Mr. Newmark’s view of the future of the news business is slightly less dismal, perhaps. He sees most news going on to mobile devices and text messaging with phones becoming an even more important form of communication. He also envisions fact-checking professionals becoming an essential part of a newsroom, “in my dreams.”
So will trained and educated journalists hired by newspapers now become the journalists of the Web?
“No,” Mr. Wolff said. “You know, it’s an entirely new medium, or a partially new medium that requires a completely different skill. The people who went into television were ultimately not the same people in print. I think in most businesses, the guys who were in the business that’s going out of business don’t get to be the guys in the new business.”
So who will be left standing? Well, old-schoolers will be replaced by tech-savvy writers/bloggers/podcasters/slideshow makers and he’ll aggregate their content on his site Newser.com, of course, which launched in October 2007 with the slogan: “Read less, know more.” “On the New York Times Web site, you could just get The New York Times. That seemed kind of ludicrous in this time, it kind of harkened back to the day, which seems long ago, in which to be a well-informed person all you had to do was read The New York Times. And that’s clearly not true now.”
Both agreed that the aggregators are the future of news. Mr. Newmark checks on the Huffington Post, the Daily Beast and his Twitter feed for news and plans on keeping an eye on HuffPo’s Investigative Journalism Fund. Mr. Wolff, of course, owns an aggregator, but also nodded to sites like Ben Smith’s blog on Politico.com as an example of what media folks should be watching. But if all these aggregators take over, will content still be king?
“Sometimes context is king,” Mr. Newmark said. “Filtering and criticism and all that are worth something to us. For example, a movie critic or a TV critic is offering some context to some other information, and I would be willing to pay for either. I’d be willing to pay for someone to do professional-level fact-checking on news, too.”

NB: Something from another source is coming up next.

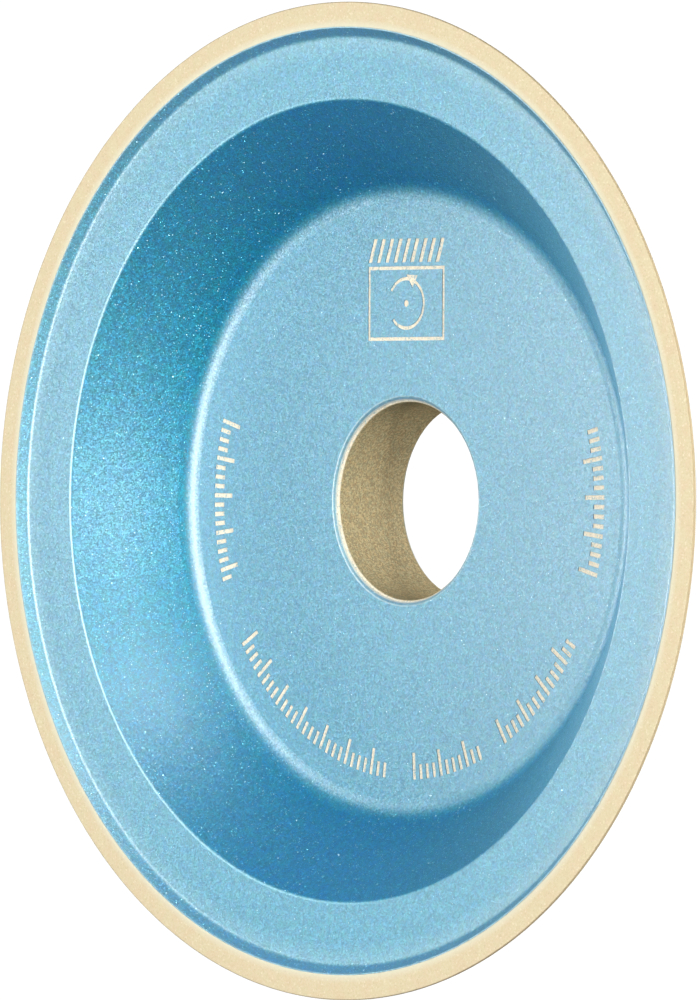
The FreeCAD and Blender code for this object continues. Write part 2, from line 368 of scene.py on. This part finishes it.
def composite_material(name, pale, deep):
    """Moulded resin with filler grains: pale where it is moulded, and darker on the machined bore wall,
    partly its own tone and partly painted shade in the bore.
    """
    n = Nodes(name)
    place = n.place()
    radius = radius_of(n, place)
    grain, reach, _ = n.cells(place, FILLER_SIZE)
    chance = n.channels(grain)

    filler = n.product(chance[0], n.noise(place, 0.25 * MM, 4.0, 0.7))
    filler_colour = tuple(FILLER_BRIGHTER * c for c in deep[:3]) + (1.0,)
    cut = n.mix(n.ramp(filler, 0.1, 0.6), deep, filler_colour)
    pitted = n.mix(n.product(n.math("GREATER_THAN", chance[1], 0.9), 0.55), cut, GRIT_DARK)
    wander = n.ramp(n.noise(place, 0.45 * MM, 3.0), 0.35, 0.65)
    machined_and_shaded = n.vector("MULTIPLY", pitted, n.mix(wander, WARMER, COOLER))

    # Specks of lacquer stay behind where the marks were taken out of it.
    moulded = n.mix(n.ramp(chance[0], 0.0, 1.0, 0.0, 0.3), pale, deep)
    residue = n.product(n.ramp(n.noise(place, 0.22 * MM, 3.0), 0.55, 0.68, 0.0, 0.6),
                        n.math("LESS_THAN", radius, HUB_RADIUS))
    marked = n.mix(residue, moulded, LACQUER_FACE)

    # Painted shade in part: the bore wall's darker colour also stands in for the shade inside the bore.
    wall = n.ramp(radius, BORE_RADIUS + 0.02 * MM, BORE_RADIUS + 0.1 * MM, 1.0, 0.0)
    height = n.math("ADD", n.noise(place, 0.15 * MM, 4.0, 0.7), n.product(reach, 0.4))
    return n.finish(Base_Color=n.mix(wall, marked, machined_and_shaded), Roughness=COMPOSITE_ROUGHNESS,
                    Normal=n.bump(height, 0.4), Specular_IOR_Level=DRY_SPECULAR)


MATERIALS = {
    "lacquer": lacquer_material(),
    "abrasive": abrasive_material(),
    "composite": composite_material("composite", COMPOSITE_PALE, COMPOSITE_DEEP),
    "foundation": composite_material("foundation", FOUNDATION_PALE, FOUNDATION_DEEP),
}
SLOTS = {part["node"]: part["material_slot"] for part in frame["record"]["subparts"]}
for name, node in frame["nodes"].items():
    for slot in node.material_slots:
        slot.material = MATERIALS[SLOTS[name]]


# ---------------------------------------------------------------- turned pieces with a real grain
SEAM_TOLERANCE = 1e-7
SHARP_ANGLE = math.radians(50)
STRAIGHT_COSINE = -0.95
LONGEST_CUT = 0.4  # of a side, by the rounding of a corner
ARC_STEPS = 4


def section(node):
    """The half section of a turned CAD node: (radius, y) corners in order, from the seam in its mesh."""
    mesh = frame["nodes"][node].data
    on_seam = {}
    for vertex in mesh.vertices:
        x, y, z = vertex.co
        if abs(z) < SEAM_TOLERANCE and x > 0:
            on_seam[vertex.index] = (round(x, 7), round(y, 7))
    follows = {}
    for edge in mesh.edges:
        a, b = edge.vertices
        if a in on_seam and b in on_seam and on_seam[a] != on_seam[b]:
            follows.setdefault(on_seam[a], set()).add(on_seam[b])
            follows.setdefault(on_seam[b], set()).add(on_seam[a])
    start = min(follows)
    outline = [start]
    previous, current = None, start
    while True:
        ahead = sorted(p for p in follows[current] if p != previous)
        previous, current = current, ahead[0]
        if current == start:
            return outline
        outline.append(current)


def refined(outline, step):
    """The outline with extra points, no further apart than step says for a stretch."""
    points = []
    for index, start in enumerate(outline):
        end = outline[(index + 1) % len(outline)]
        length = math.dist(start, end)
        count = max(1, math.ceil(length / step(start, end)))
        for part in range(count):
            share = part / count
            points.append((start[0] + (end[0] - start[0]) * share, start[1] + (end[1] - start[1]) * share))
    return points


def rounded(outline, radius):
    """The outline with each sharp corner replaced by a short arc."""
    points = []
    for index, corner in enumerate(outline):
        here = Vector(corner)
        before = Vector(outline[index - 1]) - here
        after = Vector(outline[(index + 1) % len(outline)]) - here
        if before.normalized().dot(after.normalized()) < STRAIGHT_COSINE:
            points.append(corner)
            continue
        reach = min(radius, before.length * LONGEST_CUT, after.length * LONGEST_CUT)
        first = here + before.normalized() * reach
        last = here + after.normalized() * reach
        for step in range(ARC_STEPS + 1):
            share = step / ARC_STEPS
            bow = first.lerp(here, share).lerp(here.lerp(last, share), share)
            points.append((bow.x, bow.y))
    return points


def turned(name, outline, turns, relief, material, node):
    """A solid of revolution about Y. relief(point) gives how deep the surface dips there."""
    count = len(outline)
    outward = []
    for index in range(count):
        along = Vector(outline[(index + 1) % count]) - Vector(outline[index - 1])
        outward.append(Vector((along.y, -along.x)).normalized())
    area = sum(outline[i - 1][0] * outline[i][1] - outline[i][0] * outline[i - 1][1] for i in range(count))
    side = 1 if area > 0 else -1
    vertices = []
    for turn in range(turns):
        angle = 2 * math.pi * turn / turns
        cos, sin = math.cos(angle), math.sin(angle)
        for (radius, y), way in zip(outline, outward):
            dip = relief(Vector((radius * cos, y, radius * sin)))
            r = radius - way.x * side * dip
            vertices.append((r * cos, y - way.y * side * dip, r * sin))
    faces = []
    for turn in range(turns):
        this, following = turn * count, (turn + 1) % turns * count
        for index in range(count):
            ahead = (index + 1) % count
            face = (this + index, this + ahead, following + ahead, following + index)
            faces.append(face if side > 0 else face[::-1])
    mesh = bpy.data.meshes.new(name)
    mesh.from_pydata(vertices, [], faces)
    mesh.polygons.foreach_set("use_smooth", [True] * len(faces))
    mesh.set_sharp_from_angle(angle=SHARP_ANGLE)
    mesh.materials.append(material)
    piece = bpy.data.objects.new(name, mesh)
    bpy.context.scene.collection.objects.link(piece)
    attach(piece, "root")
    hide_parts(node)


RIM_TURNS = 1400
EDGE_ROUNDING = 0.12 * MM
GRIT_SIZE = 0.22 * MM
GRIT_DIP = 0.014 * MM
FACE_STEP = 0.22 * MM
SEATED_STEP = 1.5 * MM
SEAT_Y = RIM_FOOT_Y - 0.01 * MM


def grit_relief(point):
    """Grit stands in the bond: the dressed surface dips between the grains. The seat is smooth."""
    if point.y > SEAT_Y:
        return 0.0
    return GRIT_DIP * (0.5 + 0.5 * noise.noise(point / GRIT_SIZE))


def rim_step(start, end):
    """Points stand close enough for the grit, and wide apart on the hidden seat."""
    return SEATED_STEP if start[1] > SEAT_Y and end[1] > SEAT_Y else FACE_STEP


rim_outline = refined(rounded(section("abrasive_rim"), EDGE_ROUNDING), rim_step)
turned("abrasive_rim_grit", rim_outline, RIM_TURNS, grit_relief,
       MATERIALS["abrasive"], "abrasive_rim")


# ---------------------------------------------------------------- floor, light and camera
def direction(azimuth, elevation):
    a, e = math.radians(azimuth), math.radians(elevation)
    return Vector((math.sin(a) * math.cos(e), -math.cos(a) * math.cos(e), math.sin(e)))


def softbox(name, azimuth, elevation, distance, size, power):
    data = bpy.data.lights.new(name, "AREA")
    data.shape = "RECTANGLE"
    data.size, data.size_y = size
    data.energy = power
    lamp = bpy.data.objects.new(name, data)
    way = direction(azimuth, elevation)
    lamp.location = way * distance
    lamp.rotation_mode = "QUATERNION"
    lamp.rotation_quaternion = way.to_track_quat("Z", "Y")
    lamp.visible_camera = False
    bpy.context.scene.collection.objects.link(lamp)
    return lamp


def shine_on(lamp, names):
    """Flags a lamp off everything but the objects named."""
    lit = bpy.data.collections.new(lamp.name + "_lit")
    for name in names:
        lit.objects.link(bpy.data.objects[name])
    lamp.light_linking.receiver_collection = lit


# name: azimuth and elevation in degrees, distance, (width, height) in metres, watts
SOFTBOXES = {
    "key": (78.88, 2.98, 0.744, (0.218, 0.185), 11.132),
    "rake": (90.83, 5.66, 1.000, (0.249, 0.150), 1.767),
    "front": (-13.62, 2.32, 2.000, (0.909, 1.104), 30.608),
    "left": (-79.79, 0.83, 1.405, (0.500, 0.210), 4.836),
    "top": (26.07, 41.73, 1.053, (0.478, 0.355), 2.246),
    "upper_left": (-41.76, 12.86, 1.000, (0.400, 0.300), 0.587),
    "lower_left": (-55.71, -13.30, 1.000, (0.400, 0.250), 0.151),
    "near": (58.96, 14.16, 1.137, (0.150, 0.150), 0.176),
    "near_left": (-23.90, 5.02, 0.439, (0.124, 0.341), 0.507),
    "bore": (121.0, -16.0, 1.0, (0.3, 2.2), 13.2),
    "bore_high": (128.0, 48.0, 1.0, (0.6, 0.6), 9.0),
    "bore_low": (60.0, -55.0, 1.0, (0.4, 0.4), 1.6),
    "back": (165.0, 4.0, 2.0, (0.9, 1.1), 42.0),
    "back_side": (-125.0, 35.0, 1.0, (0.5, 0.6), 4.0),
}

# Lamps that would glare off another side, and what they light instead.
RIM = ("foundation_ring", "abrasive_rim_grit")
FLAGGED = {
    "rake": ("core_body", "front_lacquer") + RIM,
    "key": ("core_body", "front_lacquer") + RIM,
    "bore": ("core_body",),
    "bore_high": ("core_body",),
    "bore_low": ("core_body",),
    "back": ("back_lacquer",) + RIM,
    "back_side": ("back_lacquer",) + RIM,
}
for key, setting in SOFTBOXES.items():
    lamp = softbox("softbox_" + key, *setting)
    if key in FLAGGED:
        shine_on(lamp, FLAGGED[key])

WHITE = (1, 1, 1, 1)
BACKDROP_STRENGTH = 1.05
AMBIENT_STRENGTH = 0.01


def studio_world():
    """White to the camera, and almost dark to the object, which the softboxes light."""
    world = bpy.data.worlds.new("studio")
    world.use_nodes = True
    bpy.context.scene.world = world
    tree = world.node_tree
    tree.nodes.clear()
    path = tree.nodes.new("ShaderNodeLightPath")
    both = tree.nodes.new("ShaderNodeMixShader")
    tree.links.new(path.outputs["Is Camera Ray"], both.inputs[0])
    for socket, strength in ((1, AMBIENT_STRENGTH), (2, BACKDROP_STRENGTH)):
        glow = tree.nodes.new("ShaderNodeBackground")
        glow.inputs["Color"].default_value = WHITE
        glow.inputs["Strength"].default_value = strength
        tree.links.new(glow.outputs[0], both.inputs[socket])
    tree.links.new(both.outputs[0], tree.nodes.new("ShaderNodeOutputWorld").inputs[0])


studio_world()

FLOOR_COLOUR = (0.8, 0.8, 0.8, 1)
FLOOR_GLOW = 0.55
FLOOR_HALF = 1.5
FLOOR_FADE = (0.15, 0.6)
FLOOR_EDGE_ON = (0.8, 0.93)


def floor_material():
    """Pale and matt. It fades to the white backdrop with distance and where it is seen edge on."""
    n = Nodes("pale_floor")
    away = n.add("ShaderNodeVectorMath", {0: n.place()}, operation="LENGTH").outputs["Value"]
    clear = n.largest(n.ramp(away, *FLOOR_FADE), n.ramp(n.facing(), *FLOOR_EDGE_ON))
    diffuse = n.add("ShaderNodeBsdfDiffuse", {"Color": FLOOR_COLOUR})
    glow = n.add("ShaderNodeEmission", {"Color": WHITE, "Strength": FLOOR_GLOW})
    matt = n.add("ShaderNodeAddShader", {0: diffuse.outputs[0], 1: glow.outputs[0]})
    gone = n.add("ShaderNodeBsdfTransparent")
    both = n.add("ShaderNodeMixShader", {0: clear, 1: matt.outputs[0], 2: gone.outputs[0]})
    n.tree.links.new(both.outputs[0], n.add("ShaderNodeOutputMaterial").inputs["Surface"])
    return n.material


def floor():
    mesh = bpy.data.meshes.new("floor")
    corners = [(x * FLOOR_HALF, y * FLOOR_HALF, 0) for x, y in ((-1, -1), (1, -1), (1, 1), (-1, 1))]
    mesh.from_pydata(corners, [], [(0, 1, 2, 3)])
    mesh.materials.append(floor_material())
    ground = bpy.data.objects.new("floor", mesh)
    ground.location = (0, 0, CAD_BOX[0].z)
    ground.visible_shadow = False
    ground.visible_glossy = False
    ground.visible_diffuse = False
    bpy.context.scene.collection.objects.link(ground)


floor()

CAMERA_AZIMUTH = 45.979
CAMERA_ELEVATION = 0.101
CAMERA_ROLL = 0.251
CAMERA_DISTANCE = 0.9728
CAMERA_LENS = 349.54
CAMERA_SENSOR = 36.0
CAMERA_CLIP = (0.01, 100.0)
AIM_RIGHT = 1.456 * MM
AIM_UP = 0.095 * MM


def camera():
    data = bpy.data.cameras.new("camera")
    data.lens = CAMERA_LENS
    data.sensor_width = CAMERA_SENSOR
    data.clip_start, data.clip_end = CAMERA_CLIP
    cam = bpy.data.objects.new("camera", data)
    back = direction(CAMERA_AZIMUTH, CAMERA_ELEVATION)
    look = back.to_track_quat("Z", "Y")
    subject = Vector((0, FACE_Y, 0))
    place = subject + back * CAMERA_DISTANCE
    aim = subject + look @ Vector((AIM_RIGHT, AIM_UP, 0))
    cam.rotation_mode = "QUATERNION"
    cam.location = place
    roll = Quaternion((0, 0, 1), math.radians(CAMERA_ROLL))
    cam.rotation_quaternion = (place - aim).to_track_quat("Z", "Y") @ roll
    bpy.context.scene.collection.objects.link(cam)
    bpy.context.scene.camera = cam


camera()
bpy.context.scene.view_settings.view_transform = "Standard"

“The big issue is not how to get information, but how to look at information, get the right information, get information in efficient ways,” Mr. Wolff added. “What Craig is saying here is that the real value is not in the information itself but the people who make that information more efficient.”
“We take The New York Times‘ 1,200-word story and we reduce it to 100 words, and be damned if you don’t miss anything,” Mr. Wolff continued. “This is actually what’s going to have to happen because we need to take in, in this day and age, more information, not less information. Only there’s only so many hours in a day so to get more information, you’re going to have to read less.”
Mr. Newmark agreed: “As you can tell, I’m built for speed,” he joked, and said that he often writes back to people who send him long emails and tells them to get to the point: “Just tell me what you want,” he said.
What Mr. Wolff wants is to reinvent the news business with the Newser way of doing things. “If it’s me or it’s one of the other ones, we’re going to figure this out,” he said. “I’m having more fun than I ever dreamed of. … You know, I always wanted to own The New York Times, and maybe that’s not necessary anymore.”